* _Short exercise_
Quote every line of the material beneath this one.

* _Collected material_
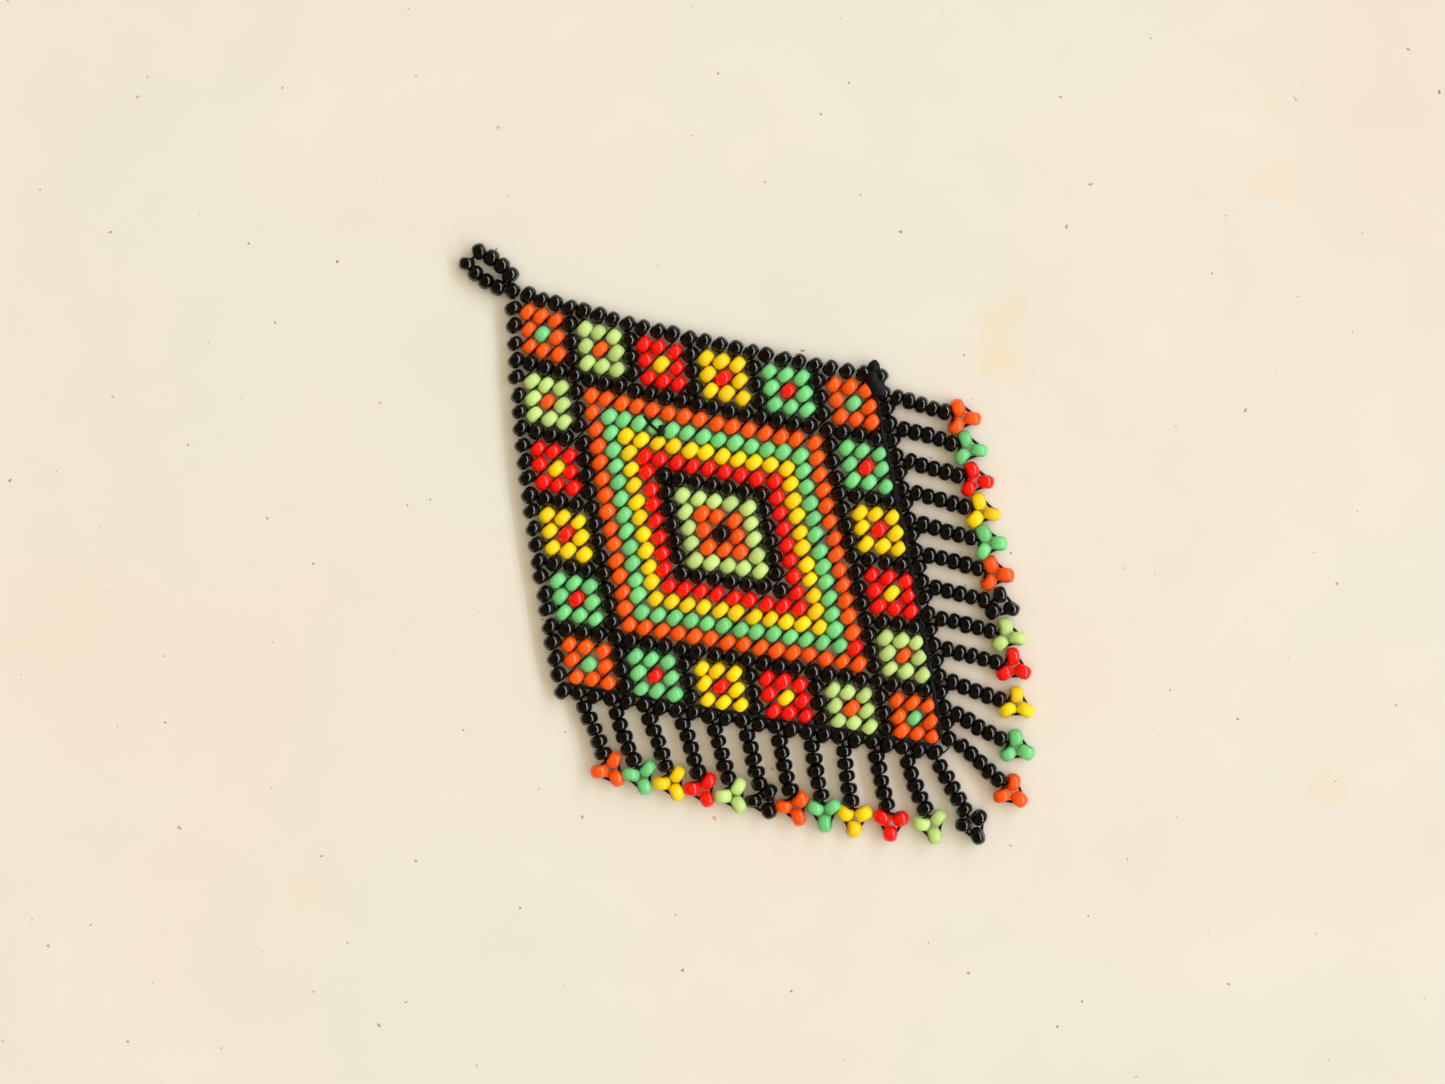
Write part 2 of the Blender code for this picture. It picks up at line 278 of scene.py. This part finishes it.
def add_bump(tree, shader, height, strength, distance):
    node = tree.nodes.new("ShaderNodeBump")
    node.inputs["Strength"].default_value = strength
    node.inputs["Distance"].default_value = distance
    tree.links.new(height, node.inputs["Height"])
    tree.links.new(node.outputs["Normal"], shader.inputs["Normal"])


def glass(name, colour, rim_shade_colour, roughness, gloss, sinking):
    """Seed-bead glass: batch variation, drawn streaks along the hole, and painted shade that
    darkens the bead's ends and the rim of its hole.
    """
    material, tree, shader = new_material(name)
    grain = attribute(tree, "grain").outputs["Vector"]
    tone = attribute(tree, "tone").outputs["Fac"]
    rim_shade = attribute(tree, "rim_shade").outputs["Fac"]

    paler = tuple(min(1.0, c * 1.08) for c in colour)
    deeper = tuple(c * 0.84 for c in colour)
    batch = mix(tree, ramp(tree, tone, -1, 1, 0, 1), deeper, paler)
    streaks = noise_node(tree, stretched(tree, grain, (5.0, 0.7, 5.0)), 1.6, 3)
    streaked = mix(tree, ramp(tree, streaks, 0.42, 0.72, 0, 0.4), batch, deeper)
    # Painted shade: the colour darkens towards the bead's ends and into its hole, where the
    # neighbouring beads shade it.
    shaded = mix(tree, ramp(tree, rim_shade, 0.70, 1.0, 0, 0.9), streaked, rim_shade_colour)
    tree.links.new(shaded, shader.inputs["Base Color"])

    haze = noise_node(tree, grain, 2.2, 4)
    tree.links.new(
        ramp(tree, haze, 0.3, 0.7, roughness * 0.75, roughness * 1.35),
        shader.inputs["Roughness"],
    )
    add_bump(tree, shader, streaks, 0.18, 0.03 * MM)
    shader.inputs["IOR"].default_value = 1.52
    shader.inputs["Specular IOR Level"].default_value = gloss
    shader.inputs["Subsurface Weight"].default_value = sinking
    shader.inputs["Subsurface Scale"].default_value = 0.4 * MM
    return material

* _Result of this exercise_
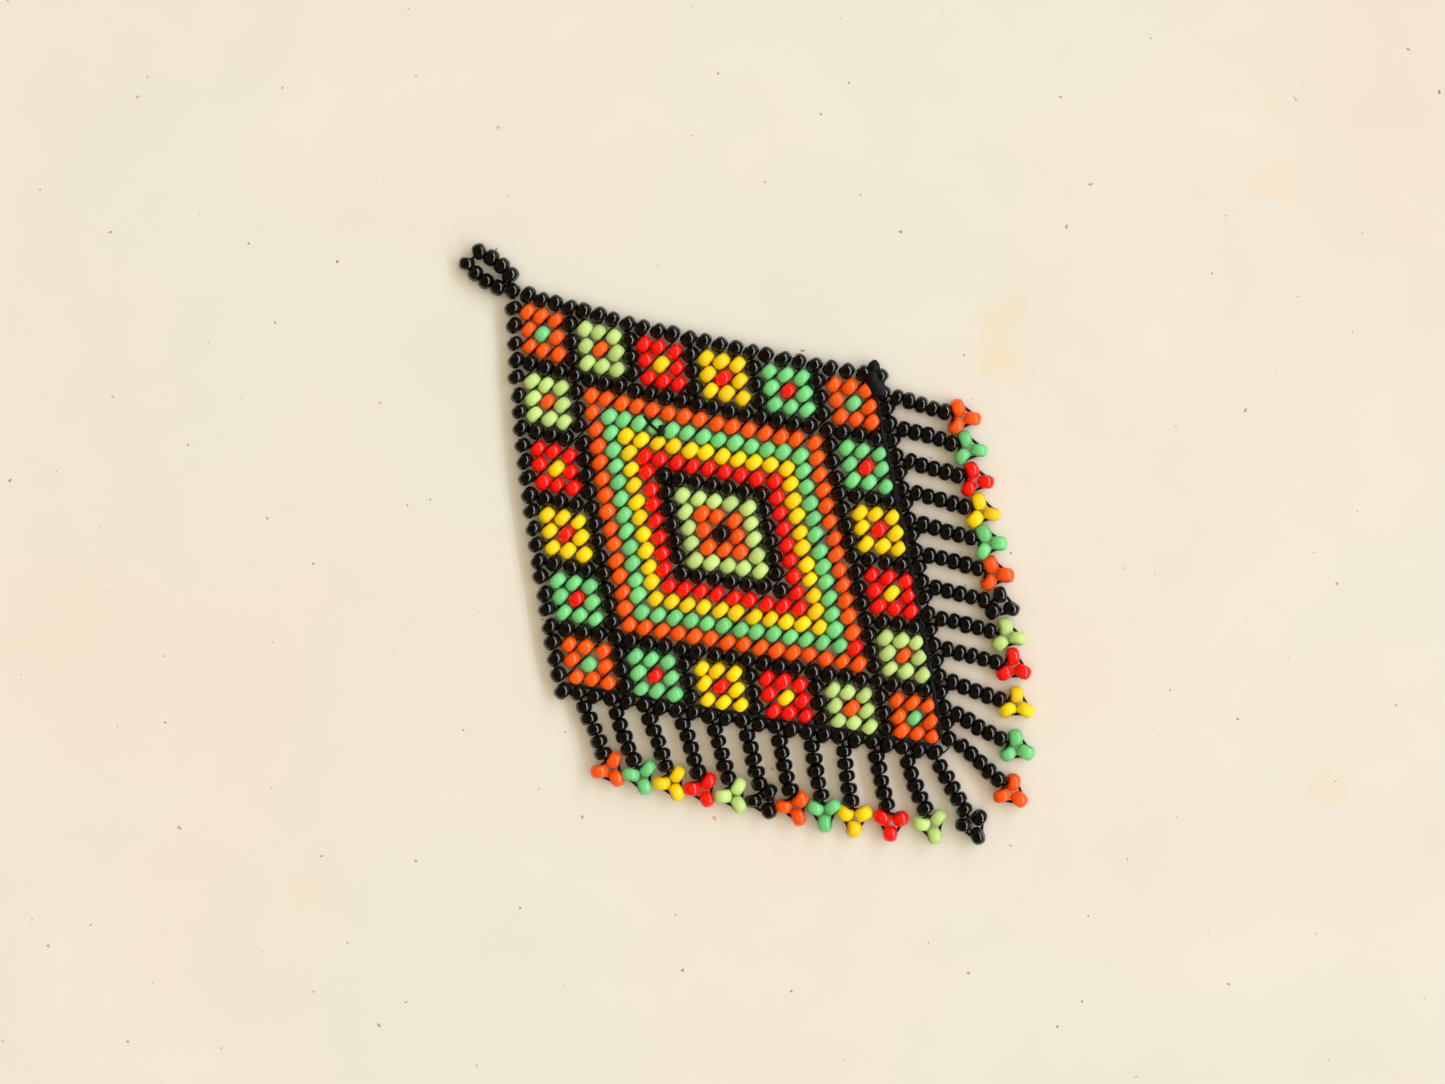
Write part 2 of the Blender code for this picture. It picks up at line 278 of scene.py. This part finishes it.
def add_bump(tree, shader, height, strength, distance):
    node = tree.nodes.new("ShaderNodeBump")
    node.inputs["Strength"].default_value = strength
    node.inputs["Distance"].default_value = distance
    tree.links.new(height, node.inputs["Height"])
    tree.links.new(node.outputs["Normal"], shader.inputs["Normal"])


def glass(name, colour, rim_shade_colour, roughness, gloss, sinking):
    """Seed-bead glass: batch variation, drawn streaks along the hole, and painted shade that
    darkens the bead's ends and the rim of its hole.
    """
    material, tree, shader = new_material(name)
    grain = attribute(tree, "grain").outputs["Vector"]
    tone = attribute(tree, "tone").outputs["Fac"]
    rim_shade = attribute(tree, "rim_shade").outputs["Fac"]

    paler = tuple(min(1.0, c * 1.08) for c in colour)
    deeper = tuple(c * 0.84 for c in colour)
    batch = mix(tree, ramp(tree, tone, -1, 1, 0, 1), deeper, paler)
    streaks = noise_node(tree, stretched(tree, grain, (5.0, 0.7, 5.0)), 1.6, 3)
    streaked = mix(tree, ramp(tree, streaks, 0.42, 0.72, 0, 0.4), batch, deeper)
    # Painted shade: the colour darkens towards the bead's ends and into its hole, where the
    # neighbouring beads shade it.
    shaded = mix(tree, ramp(tree, rim_shade, 0.70, 1.0, 0, 0.9), streaked, rim_shade_colour)
    tree.links.new(shaded, shader.inputs["Base Color"])

    haze = noise_node(tree, grain, 2.2, 4)
    tree.links.new(
        ramp(tree, haze, 0.3, 0.7, roughness * 0.75, roughness * 1.35),
        shader.inputs["Roughness"],
    )
    add_bump(tree, shader, streaks, 0.18, 0.03 * MM)
    shader.inputs["IOR"].default_value = 1.52
    shader.inputs["Specular IOR Level"].default_value = gloss
    shader.inputs["Subsurface Weight"].default_value = sinking
    shader.inputs["Subsurface Scale"].default_value = 0.4 * MM
    return material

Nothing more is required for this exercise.